Is cloud-based management a security risk?
Cloud management consoles are generally secure when implemented properly—they use encrypted connections, multi-factor authentication, and regular security audits. The risk is that if the vendor suffers a breach, attackers could potentially access your management console. To mitigate this, choose vendors with strong security certifications (SOC 2, ISO 27001) and enable all available security features like MFA and IP allowlisting. Also, consider whether the suite can operate in a degraded mode if the cloud is unreachable.
How often should I update my suite or change vendors?
Plan to evaluate your suite every 12 to 18 months. The threat landscape and vendor capabilities change quickly. During evaluation, compare your current suite's detection rates and features against newer alternatives. However, switching vendors has a cost in time and disruption, so only change if there is a clear benefit. Many organizations stay with a vendor for 3 to 5 years, conducting annual reviews to ensure the suite still meets their needs.
What about suites that include VPN or password manager?
These features can be convenient for small organizations, but they are not core security functions. A suite's VPN may not offer the same privacy or performance as a dedicated VPN service. Similarly, the password manager may lack advanced features like secure sharing or breach monitoring. Evaluate these add-ons separately; do not choose a suite solely because it includes them. If the suite's core detection and response capabilities are strong, the extras are a bonus.

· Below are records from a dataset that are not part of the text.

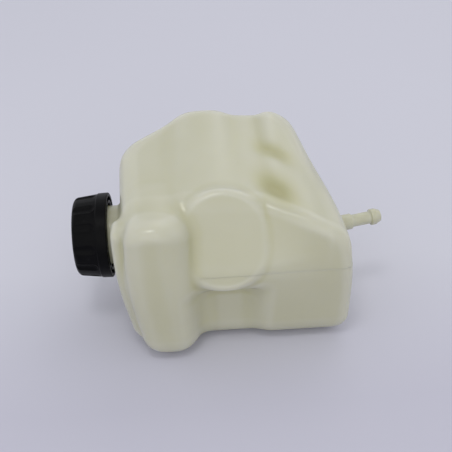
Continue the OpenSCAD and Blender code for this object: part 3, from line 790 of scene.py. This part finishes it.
def area_light(name, at, width, watts, colour):
    """A round lamp that points at the tank."""
    aim = Vector((0, 0, 0.05))
    lamp = bpy.data.lights.new(name, "AREA")
    lamp.shape = "DISK"
    lamp.size = width
    lamp.energy = watts
    lamp.color = colour
    rig = bpy.data.objects.new(name, lamp)
    rig.location = at
    rig.rotation_euler = (aim - Vector(at)).to_track_quat("-Z", "Y").to_euler()
    bpy.context.collection.objects.link(rig)


def pale_room():
    """Soft light from all round, weaker from overhead than from the horizon."""
    world = bpy.data.worlds.new("room")
    world.use_nodes = True
    bpy.context.scene.world = world
    nodes, links = world.node_tree.nodes, world.node_tree.links
    background = nodes["Background"]
    background.inputs["Color"].default_value = (0.95, 0.96, 1.0, 1)
    split = nodes.new("ShaderNodeSeparateXYZ")
    links.new(nodes.new("ShaderNodeTexCoord").outputs["Generated"], split.inputs["Vector"])
    links.new(spread(nodes, links, split.outputs["Z"], 0.98, 0.66), background.inputs["Strength"])


def photo_camera():
    """The photograph's view. Its lens is given as a focal length in the picture's own pixels."""
    azimuth, height, roll = math.radians(-1.0), math.radians(35.0), math.radians(-3.0)
    focal_px, picture_px, distance = 880, 452, 0.65
    target = Vector(place((0, 0, 70)))
    level = math.cos(height)
    back = Vector((math.sin(azimuth) * level, -math.cos(azimuth) * level, math.sin(height)))
    right = Vector((math.cos(azimuth), math.sin(azimuth), 0))
    up = back.cross(right)
    rolled_right = right * math.cos(roll) + up * math.sin(roll)
    rolled_up = -right * math.sin(roll) + up * math.cos(roll)
    lens = bpy.data.cameras.new("camera")
    lens.sensor_width = 36
    lens.lens = focal_px / picture_px * lens.sensor_width
    camera = bpy.data.objects.new("camera", lens)
    bpy.context.collection.objects.link(camera)
    turn = Matrix((rolled_right, rolled_up, back)).transposed().to_4x4()
    camera.matrix_world = Matrix.Translation(target + back * distance) @ turn
    bpy.context.scene.camera = camera


lay_floor()
area_light("window", (0.55, 1.15, 1.55), 1.3, 3.0, (1.0, 0.99, 0.97))
area_light("ceiling", (-0.15, -0.5, 1.45), 0.4, 3.0, (1.0, 1.0, 0.99))
area_light("front_fill", (0.1, -1.7, 0.9), 1.8, 5.5, (1.0, 0.99, 0.96))
pale_room()
photo_camera()
bpy.context.scene.view_settings.view_transform = "Standard"
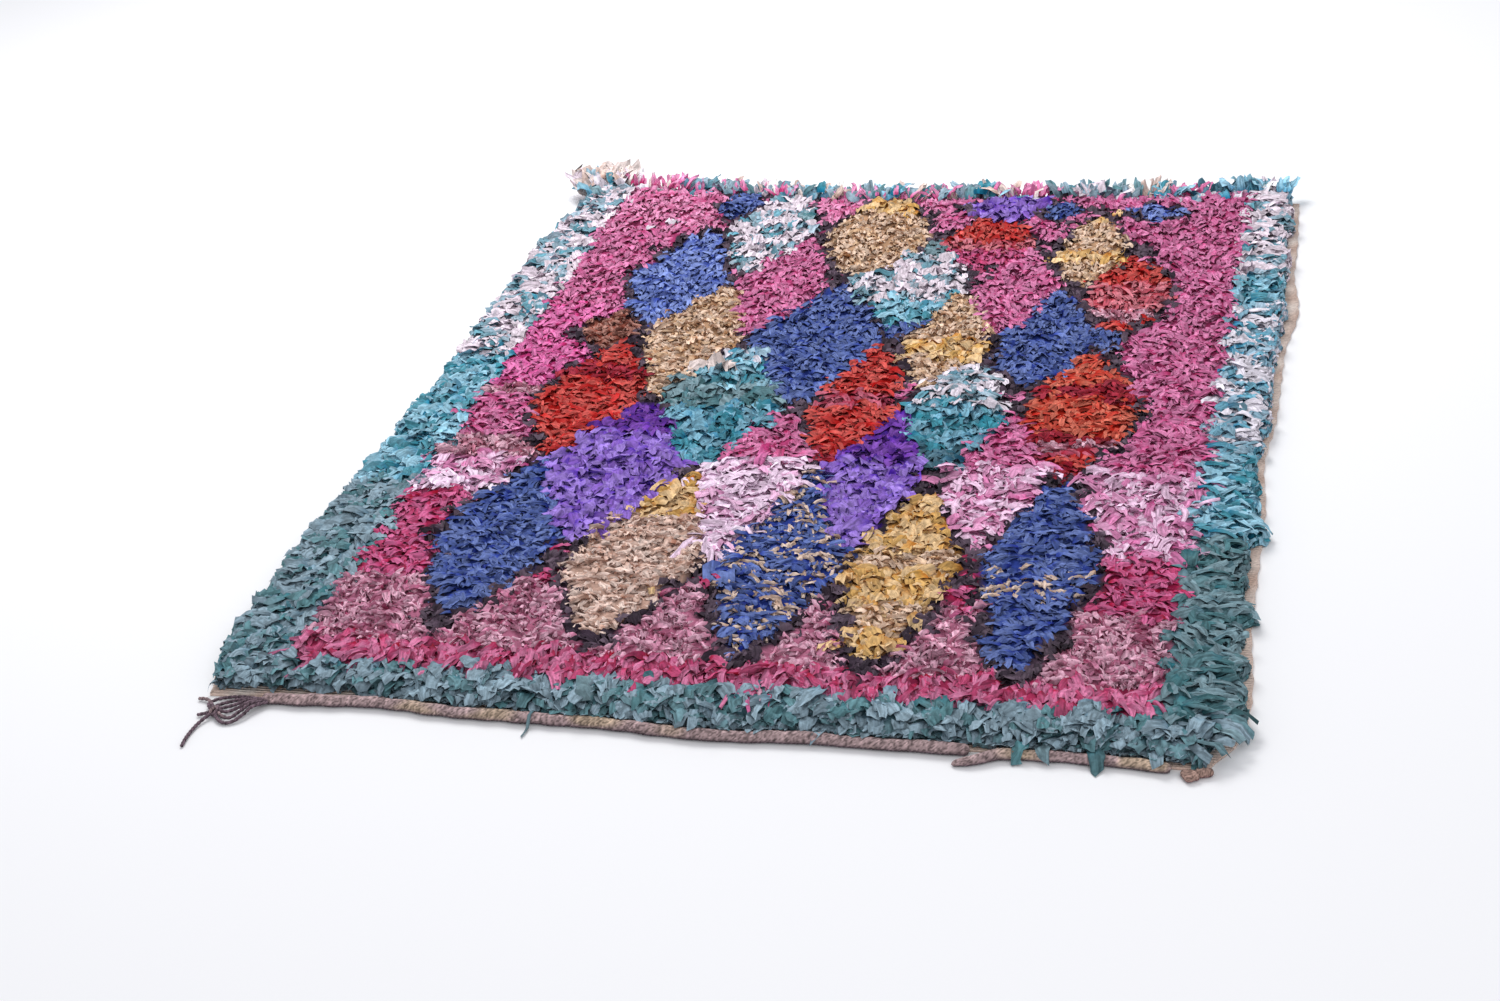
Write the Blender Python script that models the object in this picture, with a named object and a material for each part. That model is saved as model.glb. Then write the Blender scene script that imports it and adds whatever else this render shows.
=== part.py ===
"""Boucherouite rug: rag strips knotted into a woven ground, with a plied cord along its front end.

Metres, +Z up. The rug lies flat on a surface at z = 0 with its corded front end towards -Y.
The origin is near the middle of the ground's underside.
"""

import math
import random
from collections import namedtuple

import bmesh
import bpy
from mathutils import Vector

Place = namedtuple("Place", "x y")

# Driving sizes: the cloth's width, and its length with the cord along its front end
WIDTH = 1.26
LENGTH = 1.60
GROUND_THICK = 0.003
GAP = 0.0003

# The pile slab: how far it is set back from the ground's edges, its heights and its grid
SIDE_SETBACK = 0.012
FRONT_SETBACK = 0.012
BACK_SETBACK = 0.004
PILE_BASE = GROUND_THICK + GAP
PILE_TOP = 0.028
RIM_TOP = 0.022
RIM_RISE_SPAN = 0.045
TUFT_RISE = 0.006
TUFT_COLUMNS = 42
TUFT_ROWS = 54
SEED = 7

# The locks that hang over the rim: reach, widths as shares of their root, thickness and droop
LOCK_REACH_LEAST = 0.015
LOCK_REACH_MOST = 0.029
LOCK_LEAN = 0.004
KNEE_REACH = 0.009
KNEE_WIDTH = 0.86
KNEE_THICK = 0.008
KNEE_DROP = 0.22
TIP_WIDTH_LEAST = 0.34
TIP_WIDTH_MOST = 0.70
TIP_THICK = 0.0035
TIP_TILT = 0.0018
DROOP_SIDE = 0.0045
DROOP_BACK = 0.014
DROOP_VARIES = 0.005

# The plied cord along the front end, a small gap ahead of the ground's edge
CORD_WIDE = 0.013
CORD_HIGH = 0.013
CORD_GAP = 0.0006
CORD_SIDES = 8
CORD_STEP = 0.022
DROOP_FRONT = CORD_HIGH + 0.003

# An edge of the cloth departs from its straight line by smooth bumps: where each is centred along
# the edge, how far it reaches each way, and how far out it stands (negative is drawn in).
Bump = namedtuple("Bump", "at reach out")
LEFT_EDGE = (
    Bump(-0.86, 0.14, -0.026),
    Bump(-0.50, 0.30, 0.010),
    Bump(0.07, 0.14, -0.006),
    Bump(0.50, 0.16, 0.005),
    Bump(0.84, 0.30, -0.026),
)
RIGHT_EDGE = (
    Bump(-0.86, 0.14, -0.050),
    Bump(-0.66, 0.17, 0.010),
    Bump(-0.10, 0.14, -0.009),
    Bump(0.38, 0.15, 0.013),
    Bump(0.80, 0.20, -0.005),
)
FRONT_EDGE = (
    Bump(-0.40, 0.14, -0.008),
    Bump(0.02, 0.14, 0.008),
    Bump(0.58, 0.08, 0.006),
)
BACK_EDGE = (
    Bump(-0.60, 0.25, 0.016),
    Bump(-0.10, 0.36, -0.030),
    Bump(0.62, 0.34, 0.028),
)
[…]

Choosing and implementing a modern internet security suite is a strategic decision that affects your organization's resilience. By understanding how detection has evolved, evaluating suites against clear criteria, and following a structured deployment plan, you can significantly reduce your risk without overcomplicating your stack. Start with a pilot, tune carefully, and revisit your choice as threats and business needs change. The goal is not perfect protection—that does not exist—but a practical, layered defense that adapts as fast as the threats it is designed to stop.